A ringfenced Road Fund would change that dynamic completely.

Motorists would know:

What they are paying for

Where the money goes

Which authorities are responsible

Whether standards are improving.

This transparency would create pressure for performance and discourage governments from diverting infrastructure funding elsewhere during periods of fiscal strain.

The Electric Vehicle Challenge.

The transition to electric vehicles makes reform even more urgent.

VED revenues are likely to weaken over time as ultra-low-emission vehicles increasingly dominate the market. Fuel duty revenues are also expected to decline sharply.

Without a replacement funding model, Britain risks facing a transport funding crisis precisely when infrastructure demands are growing.

A modern Road Tax could evolve into a usage-based system linked to:

Vehicle weight

Mileage

Road wear impact

Commercial usage

This would create a fairer and more sustainable long-term funding structure while ensuring all road users contribute appropriately to maintenance costs.

Roads Are Economic Infrastructure, Not Political Extras.

Britain would never tolerate a national rail network where tracks collapsed into disrepair for years at a time. Yet that is effectively what has happened to large parts of the road network.
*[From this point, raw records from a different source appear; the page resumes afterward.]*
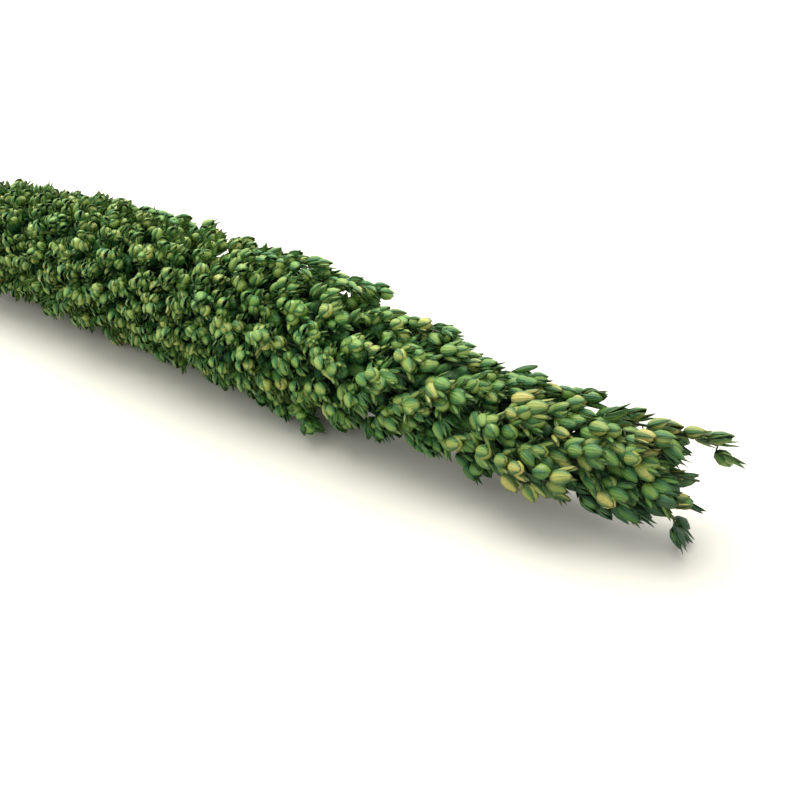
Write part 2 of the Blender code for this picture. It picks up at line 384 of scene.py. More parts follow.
# The primary branches: thin green stems that rise from the main axis in tiers, each tier turned
# half a step from the one below. Each carries one spray of side stems and spikelets, and its heel
# runs back into the axis that it grows from. They have the places and order of the frame's own.
BRANCH_SEED = 7
GAP = 0.0003
TIERS = 8
BRANCHES_PER_TIER = 7
FIRST_TIER = 0.0160
TIER_PITCH = 0.0325
LAST_TIER = 0.2590
LAST_PITCH = 0.0560
TIER_JITTER = 0.0015
TURN_JITTER = 0.04
STEM_RUN = 0.018
STEM_CURVE = 1.2
LOWEST_STEM = -0.006
LOWEST_CORE = 0.006
CORE_BACK = 0.54
CORE_AHEAD = 0.50
LAST_AHEAD = 0.66
END_JITTER = 0.002
TAIL_CUT = 0.014
BRANCH_RADIUS = 0.0009
BRANCH_END_RADIUS = 0.0004
BRANCH_DEPTH = 0.0105
BRANCH_SHARE = 0.34
BRANCH_SIDES = 7
BRANCH_STEPS = 12
BRANCH_HEEL = 0.007
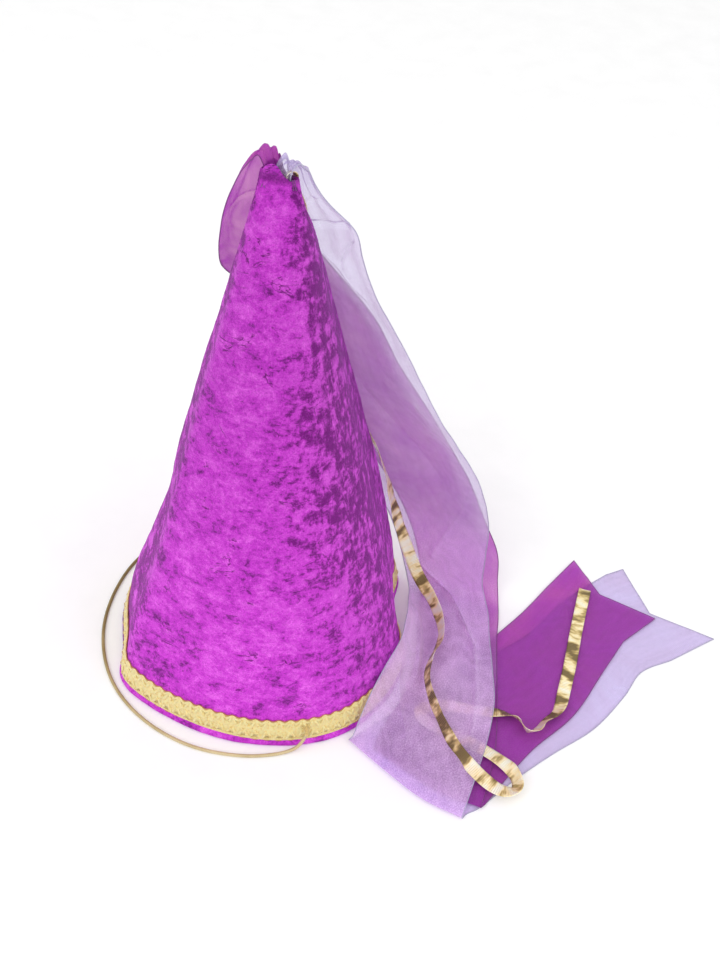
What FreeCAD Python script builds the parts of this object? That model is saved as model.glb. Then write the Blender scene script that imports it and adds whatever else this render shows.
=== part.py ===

Roads are not optional luxuries. They are foundational economic infrastructure.

Every commuter, emergency service, delivery driver, bus passenger and business depends on them functioning properly. Allowing the network to degrade imposes hidden costs across the entire economy.

The current VED model has failed because it obscures the relationship between taxation and infrastructure outcomes. A genuine Road Tax, dedicated exclusively to carriageway maintenance, would restore that connection.

With £8.2 billion annually, Britain has the financial capacity to reverse road decline. The question is whether it has the political will to ensure motorists’ contributions are used for the roads they actually drive on.